Donald Winfield, age 11 (yes, him again!)

  • Don’s father heard a plane just before the bomb fell and said ‘that’s a Jerry’
  • The blast caused a tile from their roof to fall and hit the family dog called Judy (who seems to have survived OK)
  • Their home had no light or water after the bomb fell
  • Don went out with his sister the same evening, found a ‘big piece of bomb’, then went home to ‘read some comics’

B Bignell, age 12

  • A friend Peggy heard a plane and said, just before the bomb fell, ‘This is the sort of day the Germans dive bomb’.
  • He/she was only twelve yards from the school when the bomb fell
  • Soon after, people gathered round the crater ‘like flies’
  • The Local Fire Brigade worked all night, ‘digging out people’ (see comment below)

A Plumeridge, age 10

  • The title of his contribution was ‘How we carried on’
  • After the bombing ‘we had a long holiday’ (referring to the enforced school closure of 2/3 months)
  • He/she helped in the salvage operation; ‘we saved the good bricks and some wood’

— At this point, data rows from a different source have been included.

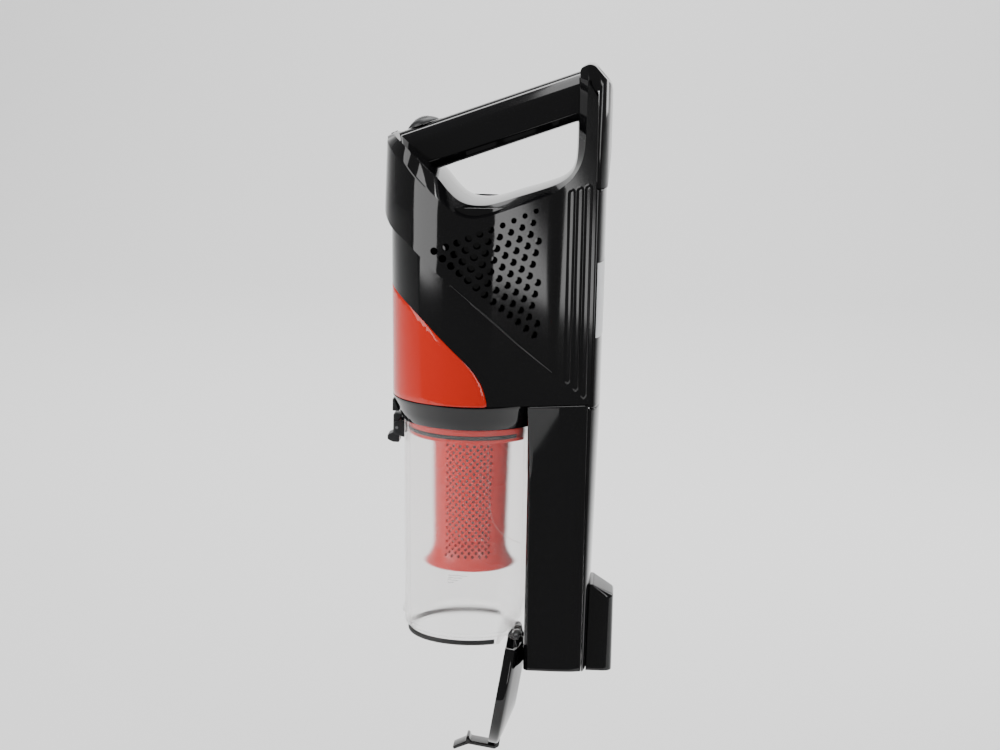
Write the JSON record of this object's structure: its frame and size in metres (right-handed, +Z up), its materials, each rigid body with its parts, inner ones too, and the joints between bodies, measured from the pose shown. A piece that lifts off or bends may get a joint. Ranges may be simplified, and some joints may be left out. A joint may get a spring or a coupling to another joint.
{
  "type": "handheld vacuum",
  "caption": "Cordless handheld vacuum with a slanted grip, clear swing-lid dust cup, red separator filter and a nozzle down its back.",
  "frame": {"origin": "centre of the slanted grip bar, where a hand holds it", "axes": "+Z up along the long axis with the nozzle pointing down, +X from the cup towards the back covers, +Y to the right half seen from the cup"},
  "size_m": [0.1514, 0.107, 0.4488],
  "materials": {
    "body_shell_left": "glossy near-black ABS",
    "body_shell_right": "glossy near-black ABS",
    "front_panel": "glossy orange-red ABS",
    "front_shroud": "glossy near-black ABS",
    "collar": "glossy near-black ABS",
    "grip_bar": "glossy near-black ABS",
    "power_switch": "fine matte dark grey",
    "switch_block": "fine matte dark grey",
    "back_cover": "glossy near-black ABS",
    "nozzle_back": "glossy near-black ABS",
    "rating_plate": "blank printed film",
    "top_cap": "glossy near-black ABS",
    "charging_socket": "fine matte dark grey",
    "nozzle_duct": "glossy near-black ABS",
    "dust_cup": "slightly hazy clear plastic",
    "cup_seal": "matte black rubber",
    "lid_pin": "satin",
    "dust_lid": "glossy near-black ABS",
    "filter_flange": "satin red plastic",
    "flange_seal": "matte black rubber",
    "cyclone_filter": "satin red plastic",
    "pleated_filter": "pleated paper",
    "cup_catch": "fine matte dark grey",
    "cup_latch_lever": "fine matte dark grey",
    "latch_pin": "satin",
    "latch_pod": "glossy near-black ABS",
    "tube_release_button": "fine matte dark grey",
    "button_spring": "satin",
    "motor_floor": "glossy near-black ABS",
    "fan_shroud": "satin",
    "motor_can": "satin",
    "stator": "lacquered copper windings",
    "bearing_lower": "satin",
    "bearing_upper": "satin",
    "motor_rubber_lower": "matte black rubber",
    "motor_rubber_upper": "matte black rubber",
    "motor_carrier": "fine matte dark grey",
    "rotor_shaft": "satin",
    "impeller": "satin",
    "exhaust_filter": "open foam",
    "control_board": "solder mask",
    "battery_holder": "fine matte dark grey",
    "battery_cell_1": "shrink sleeve",
    "battery_cell_2": "shrink sleeve",
    "battery_cell_3": "shrink sleeve",
    "battery_cell_4": "shrink sleeve",
    "cell_link_top": "satin",
    "cell_link_bottom": "satin",
    "motor_lead": "matte black rubber"
  },
  "bodies": {
    "main": {"body_shell_left": "body_shell_left", "body_shell_right": "body_shell_right", "front_panel": "front_panel", "front_shroud": "front_shroud", "collar": "collar", "grip_bar": "grip_bar", "switch_block": "switch_block", "back_cover": "back_cover", "nozzle_back": "nozzle_back", "rating_plate": "rating_plate", "top_cap": "top_cap", "charging_socket": "charging_socket", "nozzle_duct": "nozzle_duct", "filter_flange": "filter_flange", "flange_seal": "flange_seal", "cyclone_filter": "cyclone_filter", "pleated_filter": "pleated_filter", "cup_catch": "cup_catch", "latch_pod": "latch_pod", "button_spring": "button_spring", "motor_floor": "motor_floor", "fan_shroud": "fan_shroud", "motor_can": "motor_can", "stator": "stator", "bearing_lower": "bearing_lower", "bearing_upper": "bearing_upper", "motor_rubber_lower": "motor_rubber_lower", "motor_rubber_upper": "motor_rubber_upper", "motor_carrier": "motor_carrier", "exhaust_filter": "exhaust_filter", "control_board": "control_board", "battery_holder": "battery_holder", "battery_cell_1": "battery_cell_1", "battery_cell_2": "battery_cell_2", "battery_cell_3": "battery_cell_3", "battery_cell_4": "battery_cell_4", "cell_link_top": "cell_link_top", "cell_link_bottom": "cell_link_bottom", "motor_lead": "motor_lead"},
    "cup": {"dust_cup": "dust_cup", "cup_seal": "cup_seal", "lid_pin": "lid_pin", "latch_pin": "latch_pin"},
    "lid": {"dust_lid": "dust_lid"},
    "latch_lever": {"cup_latch_lever": "cup_latch_lever"},
    "switch_slide": {"power_switch": "power_switch"},
    "release_button": {"tube_release_button": "tube_release_button"},
    "rotor": {"rotor_shaft": "rotor_shaft", "impeller": "impeller"}
  },
  "joints": [
    {"name": "cup_slide", "type": "slide", "parent": "main", "child": "cup", "axis": [0, 0, -1], "range_m": [0, 0.105]},
    {"name": "lid_hinge", "type": "hinge", "parent": "cup", "child": "lid", "pos_m": [0.014, 0, -0.3315], "axis": [0, 1, 0], "range_deg": [0, 81]},
    {"name": "latch_pivot", "type": "hinge", "parent": "cup", "child": "latch_lever", "pos_m": [-0.0657, 0, -0.1965], "axis": [0, -1, 0], "range_deg": [0, 8], "stiffness_Nm_per_rad": 0.05},
    {"name": "switch_slide", "type": "slide", "parent": "main", "child": "switch_slide", "axis": [0.9406, 0, 0.3395], "range_m": [0, 0.008]},
    {"name": "button_press", "type": "slide", "parent": "main", "child": "release_button", "axis": [-1, 0, 0], "range_m": [0, 0.003], "stiffness_N_per_m": 400, "deforming": ["button_spring"]},
    {"name": "rotor_spin", "type": "hinge", "parent": "main", "child": "rotor", "pos_m": [-0.018, 0, -0.162], "axis": [0, 0, 1], "continuous": true}
  ]
}
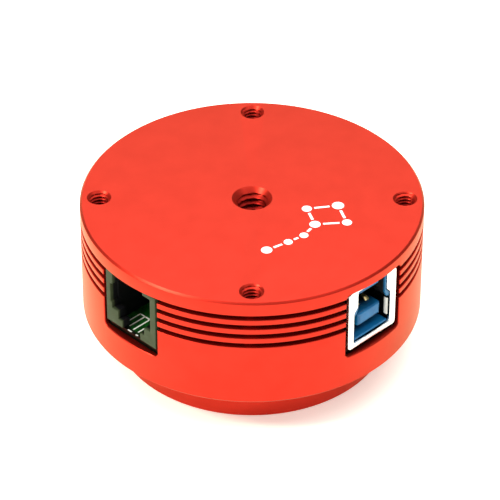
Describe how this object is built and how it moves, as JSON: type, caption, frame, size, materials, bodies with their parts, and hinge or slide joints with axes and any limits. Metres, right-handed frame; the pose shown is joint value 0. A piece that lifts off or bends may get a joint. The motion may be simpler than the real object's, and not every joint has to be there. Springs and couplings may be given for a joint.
{
  "type": "astronomy camera",
  "caption": "Round passively cooled astronomy camera: grooved red aluminium body, threaded front collar, threaded holes in the rear face, and USB and guide sockets in the side.",
  "frame": {"origin": "centre of the front collar's rim, which the camera stands on, on the optical axis", "axes": "+Z along the optical axis towards the rear face, the USB socket faces midway between +X and -Y and the guide socket midway between -X and -Y"},
  "size_m": [0.062, 0.062, 0.0302],
  "materials": {
    "red_anodised": "satin anodised, bead blasted",
    "screw_steel": "plain",
    "socket_steel": "bright nickel plated",
    "contact_gold": "gold plated",
    "pillar_brass": "plain",
    "black_rubber": "matt",
    "chip_black": "moulded",
    "board_green": "solder mask",
    "socket_blue": "moulded",
    "socket_grey": "moulded",
    "ceramic": "fired ceramic",
    "silicon": "polished",
    "clear_glass": "coated and polished",
    "black_metal": "black anodised",
    "capacitor_tan": "moulded"
  },
  "bodies": {
    "root": {"rear_housing": "red_anodised", "front_plate": "red_anodised", "plate_screw_1": "screw_steel", "plate_screw_2": "screw_steel", "plate_screw_3": "screw_steel", "plate_screw_4": "screw_steel", "window_ring": "black_metal", "window_glass": "clear_glass", "window_seal": "black_rubber", "sensor_mask": "black_rubber", "sensor_package": "ceramic", "sensor_die": "silicon", "sensor_cover_glass": "clear_glass", "main_board": "board_green", "standoff_1": "pillar_brass", "standoff_2": "pillar_brass", "standoff_3": "pillar_brass", "standoff_4": "pillar_brass", "board_screw_1": "screw_steel", "board_screw_2": "screw_steel", "board_screw_3": "screw_steel", "board_screw_4": "screw_steel", "frame_processor": "chip_black", "usb_controller": "chip_black", "memory_chip": "chip_black", "flash_chip": "chip_black", "oscillator": "screw_steel", "optocoupler_1": "chip_black", "optocoupler_2": "chip_black", "inductor_1": "black_metal", "inductor_2": "black_metal", "capacitor_1": "capacitor_tan", "capacitor_2": "capacitor_tan", "usb_shell": "socket_steel", "usb_insulator": "socket_blue", "usb_contact_1": "contact_gold", "usb_contact_2": "contact_gold", "usb_contact_3": "contact_gold", "usb_contact_4": "contact_gold", "usb_fast_contact_1": "contact_gold", "usb_fast_contact_2": "contact_gold", "usb_fast_contact_3": "contact_gold", "usb_fast_contact_4": "contact_gold", "usb_fast_contact_5": "contact_gold", "jack_housing": "socket_grey", "jack_contact_1": "contact_gold", "jack_contact_2": "contact_gold", "jack_contact_3": "contact_gold", "jack_contact_4": "contact_gold", "jack_contact_5": "contact_gold", "jack_contact_6": "contact_gold"}
  },
  "joints": []
}
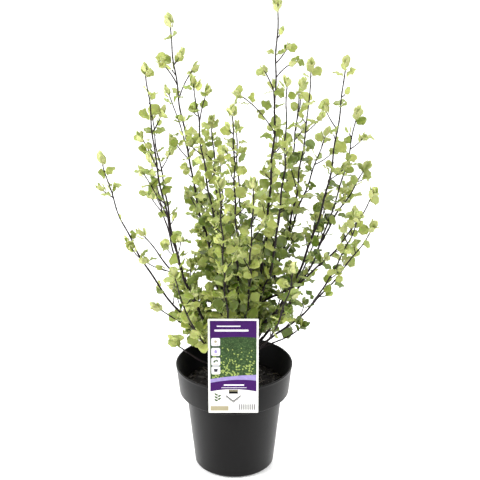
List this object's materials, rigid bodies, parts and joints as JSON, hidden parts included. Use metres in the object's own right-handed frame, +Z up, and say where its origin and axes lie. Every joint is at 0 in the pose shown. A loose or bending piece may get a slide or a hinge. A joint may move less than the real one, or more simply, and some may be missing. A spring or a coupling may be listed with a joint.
{
  "type": "potted pittosporum",
  "caption": "Young small-leaved evergreen shrub on slender dark stems, growing in a round tapered black nursery pot with a plain plant label hooked over the rim.",
  "frame": {"origin": "centre of the pot's flat underside", "axes": "+Z up through the crown, -Y towards the front, where the label hangs, +X to the right seen from the front"},
  "size_m": [0.4755, 0.3833, 0.8274],
  "materials": {
    "pot": "satin",
    "potting_mix": "matte",
    "label": "satin",
    "bark": "matte",
    "foliage": "satin"
  },
  "bodies": {
    "root": {"pot": "pot", "potting_mix": "potting_mix", "label": "label", "trunk": "bark", "bough_back": "bark", "bough_back_far_left": "bark", "bough_back_left": "bark", "bough_back_left_inner": "bark", "bough_back_low_right": "bark", "bough_back_middle": "bark", "bough_back_outer": "bark", "bough_back_right": "bark", "bough_far_left": "bark", "bough_front": "bark", "bough_front_left": "bark", "bough_front_left_inner": "bark", "bough_front_middle": "bark", "bough_front_outer": "bark", "bough_front_right": "bark", "bough_front_right_inner": "bark", "bough_leader": "bark", "bough_left": "bark", "bough_low_right": "bark", "bough_right": "bark", "bough_right_front": "bark", "bough_right_inner": "bark", "bough_tall_left": "bark", "bough_tall_right": "bark", "foliage_back": "foliage", "foliage_back_far_left": "foliage", "foliage_back_left": "foliage", "foliage_back_left_inner": "foliage", "foliage_back_low_right": "foliage", "foliage_back_middle": "foliage", "foliage_back_outer": "foliage", "foliage_back_right": "foliage", "foliage_far_left": "foliage", "foliage_front": "foliage", "foliage_front_left": "foliage", "foliage_front_left_inner": "foliage", "foliage_front_middle": "foliage", "foliage_front_outer": "foliage", "foliage_front_right": "foliage", "foliage_front_right_inner": "foliage", "foliage_leader": "foliage", "foliage_left": "foliage", "foliage_low_right": "foliage", "foliage_right": "foliage", "foliage_right_front": "foliage", "foliage_right_inner": "foliage", "foliage_spray_back": "foliage", "foliage_spray_back_left": "foliage", "foliage_spray_back_right": "foliage", "foliage_spray_front_left": "foliage", "foliage_spray_left": "foliage", "foliage_spray_right": "foliage", "foliage_tall_left": "foliage", "foliage_tall_right": "foliage"}
  },
  "joints": []
}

Zena Jeffs and Ronald Watt, both age 13

  • ‘After the bomb dropped we did not go to school because there was nowhere to go’
  • Some boys helped to look for things such as books, pens and pencils from the wreckage and the girls sorted them out

Some Insights and Analysis

Several of the children mention the date, all as 30th January 1941. This is 17 days later than the date of 13th January that our previous research has suggested and Wikipedia confirms. This later date ties in with the recollections of Don Winfield in his interview in 2021; he specifically mentioned it being a Thursday which ties in with the later date.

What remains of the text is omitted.